Dropkick Murphys e Flogging Molly, il report del concerto di Padova del 14 febbraio 2018

San Valentino anomalo per gli amanti del Celtic Punk, che decidono di radunarsi al Gran Teatro Geox di Padova per l’unica data italiana da coheadliner di Dropkick Murphys e Flogging Molly, accompagnati dall’ex Sex Pistols Glen Matlock in veste solista acustica. Una serata di San Patrizio con poco più di un mese di anticipo, caratterizzata dall’offerta di birra Guinness e whisky Jameson non frequente negli eventi di questa arena.

I suoni non all’altezza del contesto hanno minato per buona parte della serata, con il concerto dei Flogging Molly che risulterà alla fine della fiera una grandissima festa con della brutta musica. La band californiana, in tour per promuovere l’ultimo lavoro “Life is good” (che condivide il ruolo di leader nella scaletta con il secondo lavoro “Drunken Lullabies”), è autrice di uno show trascinato dal carisma del frontman irlandese Dave King, che nel tempo a disposizione propone una musica molto apprezzata dai propri fan, trascinati da inni come “Swagger” o inediti come “The Hand of John L. Sullivan”, messa in apertura. Un concerto che ha presentato un grandissimo difetto: tolti i veri appassionati del combo, ad un orecchio non particolarmente esperto lo show dei Flogging Molly risulta una sequela di brani tutti uguali tra loro.

Di tutt’altra pasta il set dei Dropkick Murphys, i working class hero del folk punk di Boston che per l’occasione portano sul palco una scenografia delle grandi occasioni, con una pedana sulla quale dominano la scena il batterista Matt Kelly e Scruffy Wallace, che si alterna tra cornamusa e fiati e dei video trasmessi sul retro, da autocelebrativi logo o video promozionali. Uno show curato nel minimo dettaglio, con i suoni che miglioreranno nel corso della serata e con delle luci perfettamente sincronizzate con la loro musica.

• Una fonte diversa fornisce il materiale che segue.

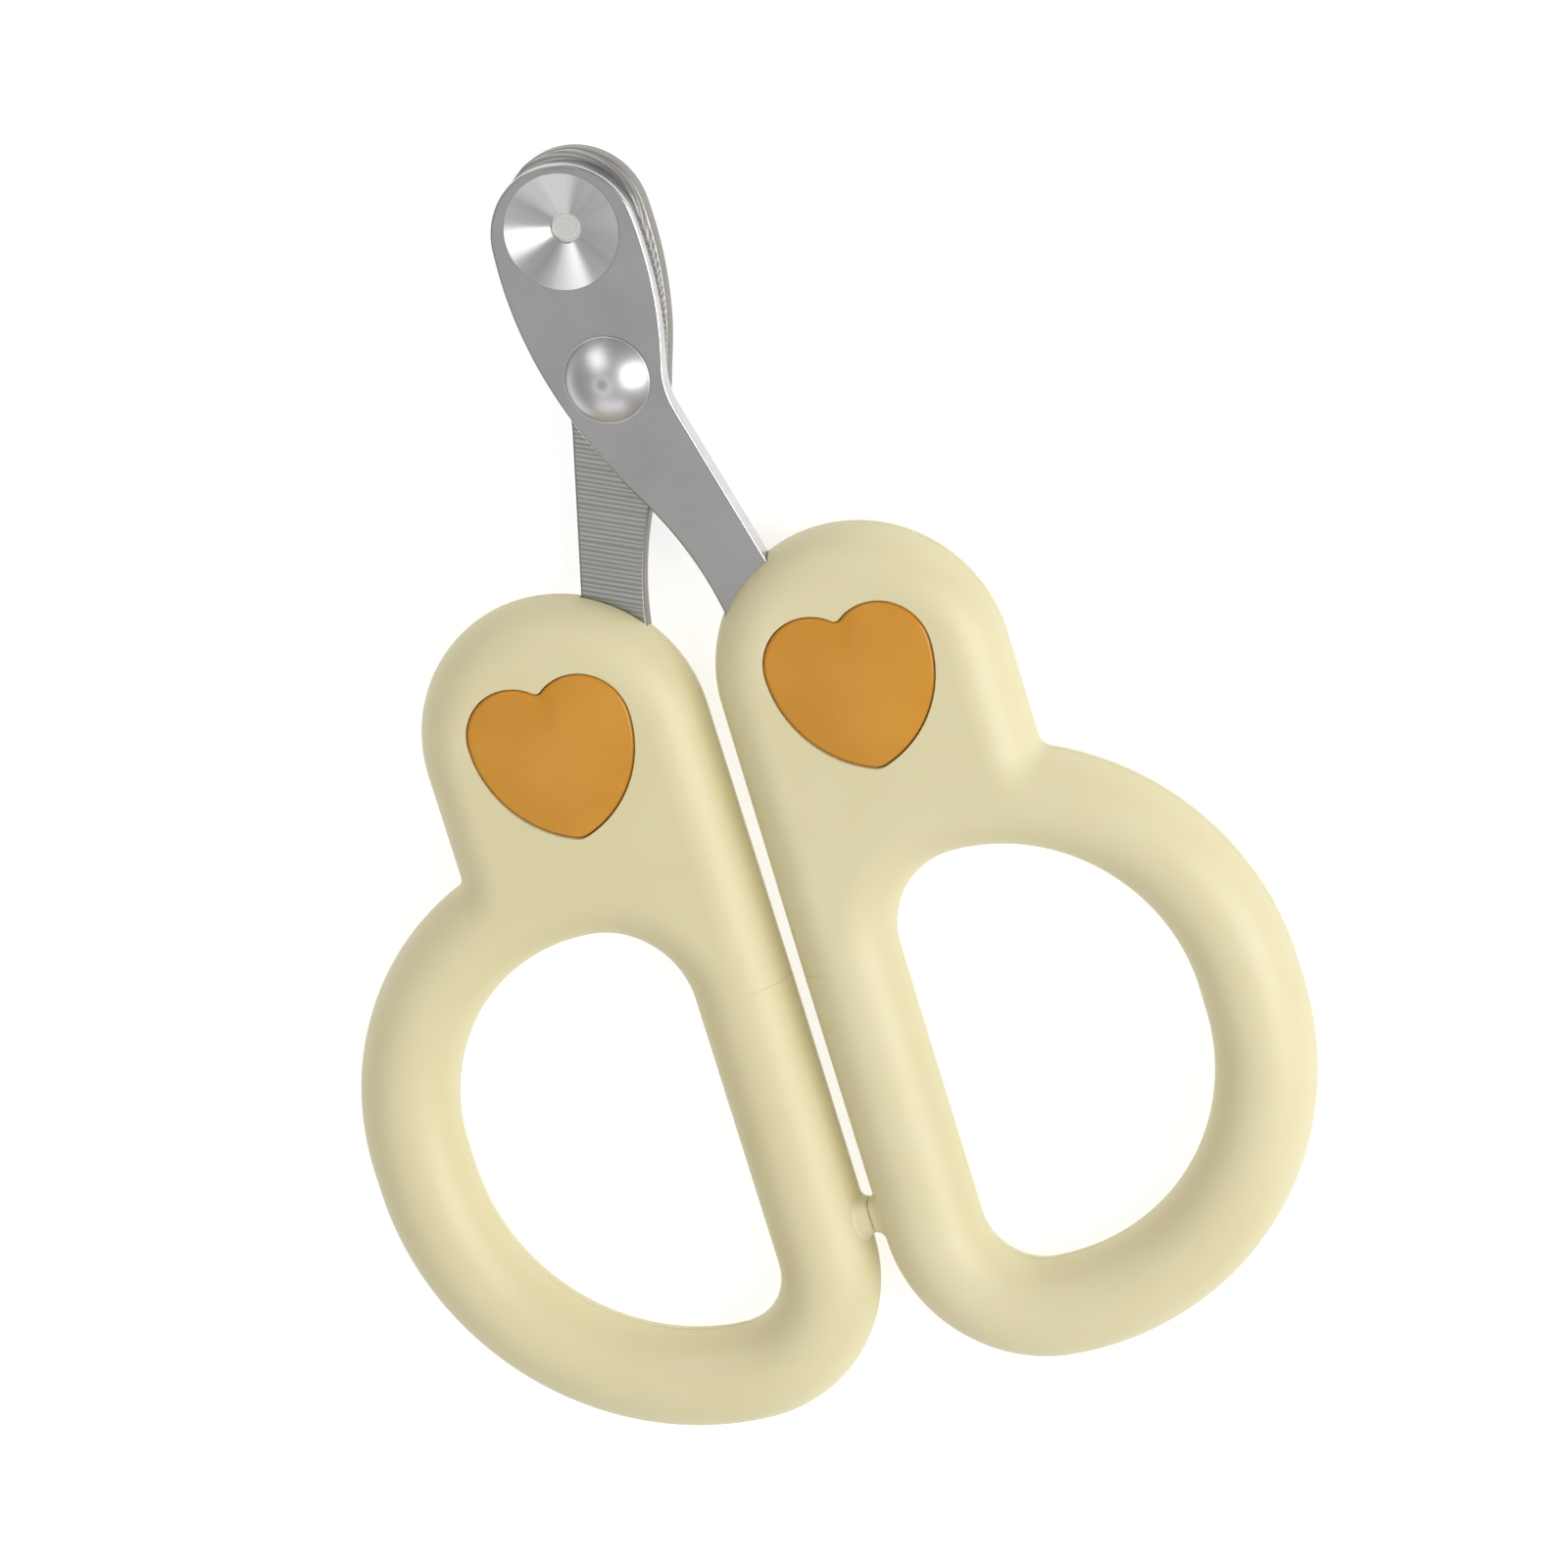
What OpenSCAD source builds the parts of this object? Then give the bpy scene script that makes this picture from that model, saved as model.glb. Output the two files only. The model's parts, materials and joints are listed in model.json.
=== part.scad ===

Il concerto del gruppo del Massachusetts ha dalla sua il fatto che, grazie ad un vasto repertorio che tocca vent’anni di carriera, la scaletta varia ogni sera. La loro è una musica d’impatto, dove il cantante Al Barr si comporta da vero aizzafolle prima che da frontman, lasciando spazio ai musicisti (saranno diversi i momenti solisti) e godendo del supporto vocale del bassista del gruppo Ken Casey, pronto ad aiutarlo quando lui cerca il contatto con il pubblico per dispensare sorrisi e brofist. Una setlist ricca, che presenta più di venti canzoni, ma che ha ridotto il concerto ad una durata di poco superiore all’ora: questo perché i Dropkick Murphys scelgono di travolgere il pubblico con le canzoni, riducendo al lumicino le presentazioni delle stesse. Sì, perché di brani da suonare ne hanno avuto tanti, e se pezzi come le più recenti “The Lonesome Boatman” o la cover “I Had A Hat” non soffrono il confronto con il passato, il live è un susseguirsi di inni come “The State of Massachusetts”, “First Class Loser” e “Johnny, I Hardly Knew Ya”, con spazio anche per il classico di Johnny Cash “Folsom Prison Blues”. Ma i boati, ed è inutile ribadirlo, arrivano con un solo pezzo, quella “I’m Shipping Up to Boston” che è il momento più conosciuto del loro repertorio.

Una serata in chiaroscuro, che ha presentato una band in serata nì (Flogging Molly), una sicurezza del live anche in veste solista (Glen Matlock) e dei colossi del genere (Dropkick Murphys). Un San Patrizio in anticipo, un San Valentino alternativo per gli amanti del punk e dell’Irlanda.